私たちはLLM(AI)の力を最大限に引き出し、社内業務をよりスムーズで価値のあるものにすることを目指しています。これからも機能改善やアップデートを重ね、質の高いAIソリューションを提供し、オペレーショナル・エクセレンスの実現に協力致します。

■育成プログラム参加者のコメント

    • 自分ではハードルの高かったRAG※2の検証や新しいツールの使用に気軽に取り組むことができ、世界が広がりました。今後も生成AIを業務に導入していきたいと思います。
    • RAG※2の仕組みを実践する中で、ナレッジを「使える形」に整備することの重要性を改めて認識しました。 特に、質問の構造化やプロンプト設計といった基盤の整備が、生成精度や活用効果に大きな影響を与えることを実感しました。
    • 自分専用にカスタマイズされたアプリを作成して、業務がかなりやりやすくなりました。ほかに作りたいアプリのイメージもあるので引き続きスキルアップを継続していきます。

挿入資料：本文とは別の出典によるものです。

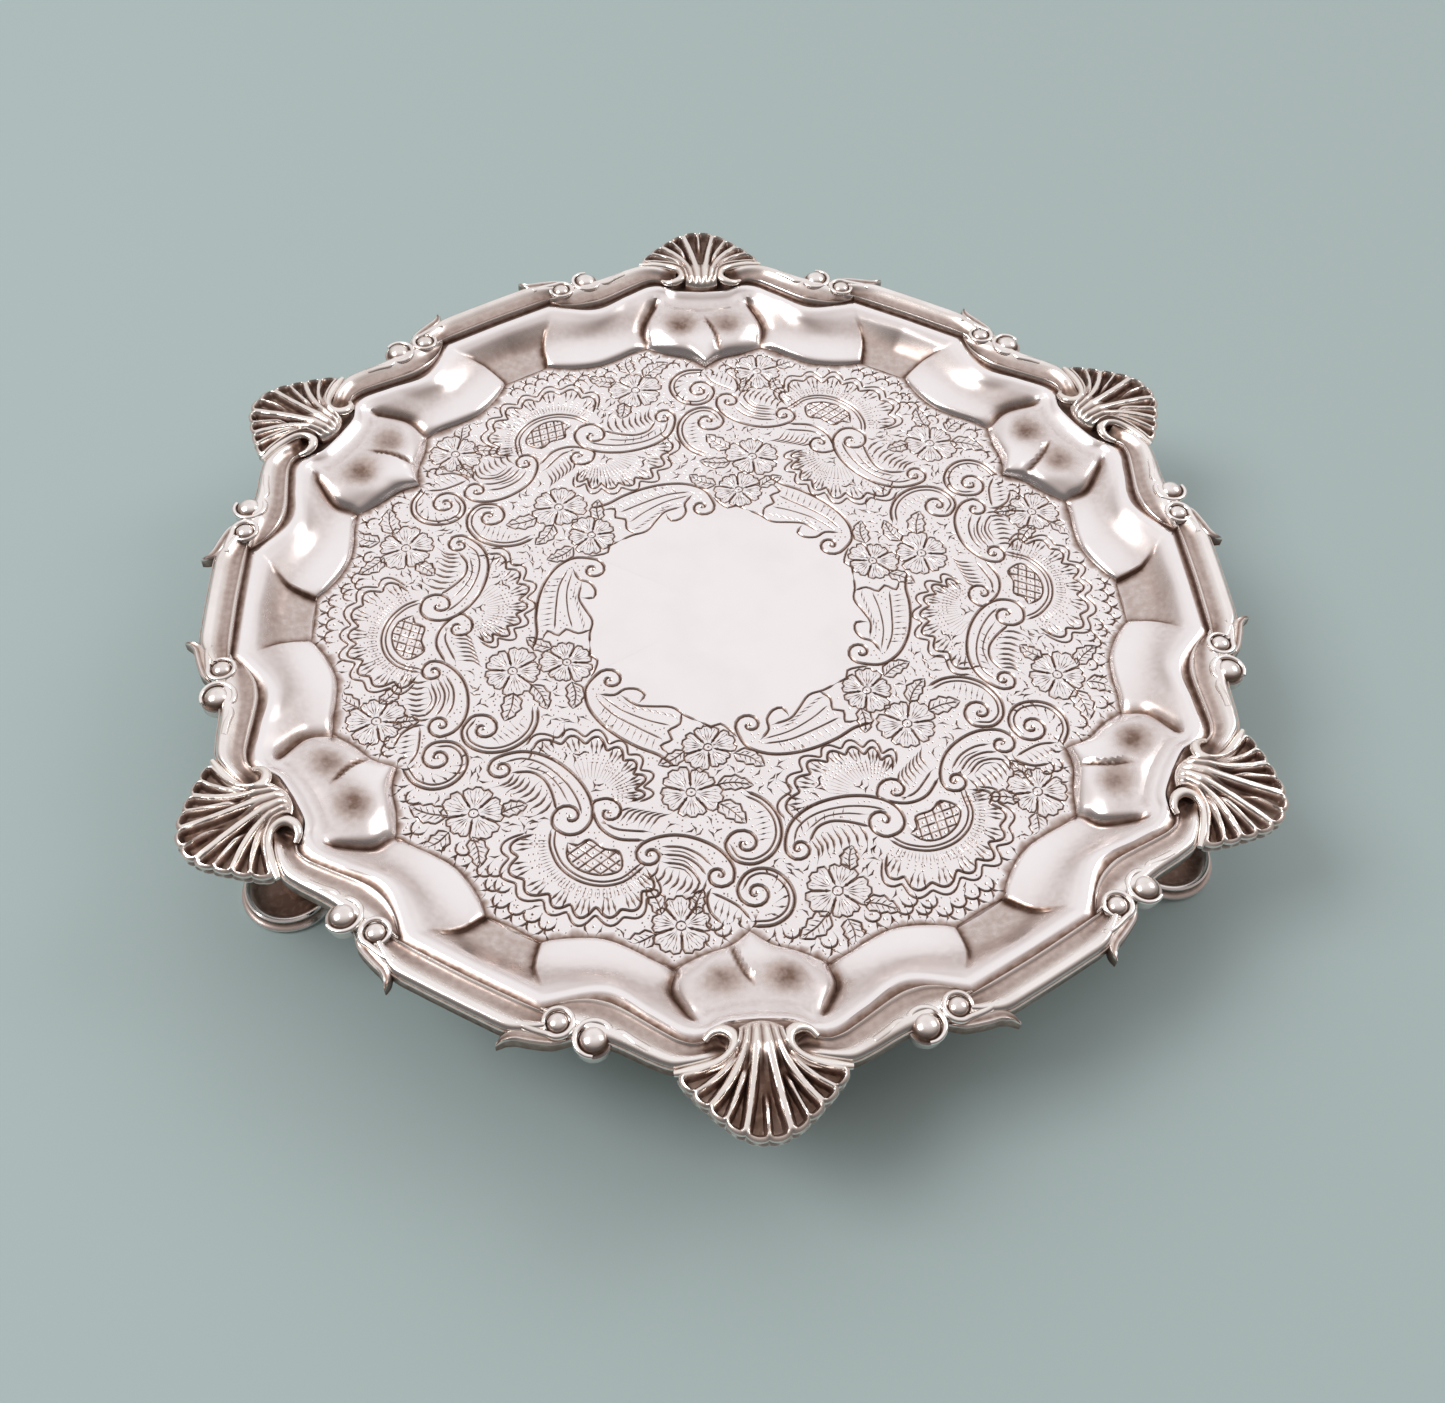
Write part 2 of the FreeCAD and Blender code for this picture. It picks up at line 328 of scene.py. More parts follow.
def silver(name, tone, roughness, tarnish, grain):
    """Polished silver: dark oxide and painted shade where the point's value of patina and painted shade is
    high, cloudy polish and fine scratches.
    """
    material = bpy.data.materials.new(name)
    material.use_nodes = True
    tree = material.node_tree

    def noise(place, scale, detail):
        inputs = {"Vector": place, "Scale": scale, "Detail": detail}
        return add_node(tree, "ShaderNodeTexNoise", inputs).outputs["Fac"]

    def compute(operation, *values, clamp=False):
        settings = {"operation": operation, "use_clamp": clamp}
        return add_node(tree, "ShaderNodeMath", enumerate(values), **settings).outputs[0]

    def remap(value, low, high, new_low, new_high):
        return add_node(tree, "ShaderNodeMapRange", {"Value": value, "From Min": low, "From Max": high,
                                                     "To Min": new_low, "To Max": new_high}).outputs["Result"]

    place = add_node(tree, "ShaderNodeTexCoord").outputs["Object"]
    patina_and_shade = add_node(tree, "ShaderNodeAttribute", attribute_name="patina_and_shade").outputs["Fac"]
    cloud = noise(place, 90.0, 6.0)
    speckle = noise(place, 900.0, 3.0)
    # How dark each point is painted: patina and painted shade, broken up by speckle
    darkness = compute("MULTIPLY", patina_and_shade, compute("MULTIPLY_ADD", speckle, 0.9, 0.55), clamp=True)
    oxide_and_shade = add_node(tree, "ShaderNodeValToRGB", {"Fac": darkness})
    set_ramp(oxide_and_shade, [(0.0, tone)] + OXIDE_AND_SHADE)
    colour = add_node(tree, "ShaderNodeMix", {"Factor": remap(cloud, 0.45, 0.8, 0.0, tarnish),
                                              "A": oxide_and_shade.outputs["Color"], "B": HAZE}, data_type="RGBA")
    gloss = remap(cloud, 0.3, 0.8, roughness, roughness + 0.10)
    brushed = add_node(tree, "ShaderNodeMapping", {"Vector": place, "Scale": (1.0, 0.06, 1.0),
                                                   "Rotation": (0, 0, 0.5)}).outputs["Vector"]
    texture = compute("ADD", noise(brushed, 2600.0, 2.0), speckle)
    bump = add_node(tree, "ShaderNodeBump", {"Strength": grain, "Distance": 0.00004, "Height": texture})
    set_inputs(tree, tree.nodes["Principled BSDF"], {
        "Metallic": 1.0, "Base Color": colour.outputs["Result"],
        "Roughness": compute("MULTIPLY_ADD", darkness, 0.35, gloss), "Normal": bump.outputs["Normal"]})
    return material


# ---- Tray

def ring_points(ring):
    """One sector of a ring of the sheet, starting on a shell's axis: points (x, y, z) by column."""
    parts = []
    for keys, count in zip(ring, COLUMNS):
        places = [(*polar(angle, radius), FIELD_Z + z) for angle, radius, z in keys]
        parts.append(resampled(spline(places, 0.2), count + 1))
    half = np.vstack([parts[0][:-1], parts[1][:-1], parts[2]])
    other = rotated(mirrored(half[:-1][::-1]), SECTOR_ANGLE)
    return np.vstack([half, other])[:-1]


# The parts that a column of the sheet can cross
BOSS, PANEL, TROUGH = range(3)


def column_kinds():
    """For each column of a sector: which part it crosses and how far along that part it is, 0 to 1."""
    boss, panel, trough = COLUMNS
    kinds = [(BOSS, i / boss) for i in range(boss)] + [(PANEL, i / panel) for i in range(panel)]
    kinds += [(TROUGH, i / trough) for i in range(trough + 1)]
    return kinds + kinds[1:-1][::-1]


def section(rings):
    """The sheet's top between the rings: a smooth curve through each column of ring points."""
    stack = np.stack(rings)
    rows = []
    padded = np.concatenate([2 * stack[:1] - stack[1:2], stack, 2 * stack[-1:] - stack[-2:-1]])
    for index, count in enumerate(ROWS):
        rows += [between(*padded[index:index + 4], t) for t in np.linspace(0, 1, count, endpoint=False)]
    rows.append(stack[-1])
    return np.stack(rows)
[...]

※2 Retrieval-Augmented Generation(検索拡張生成)の略称。外部データを検索して生成を補助するAI技術のこと。

■今後の予定
当社は2025年度内に100名の開発者を輩出し、各部門固有の30体以上のAIエージェントを本格運用することを目指します。2026年度以降は、そこで得た開発ノウハウを各部門やライオングループ各社へ共有し、生産性向上・品質改善・働き方改革をさらに推進します。ライオン株式会社は、従業員一人ひとりがAIと共創し価値を生み出す「生成AIの民主化」を実現し、継続的な業務革新と企業成長を目指してまいります。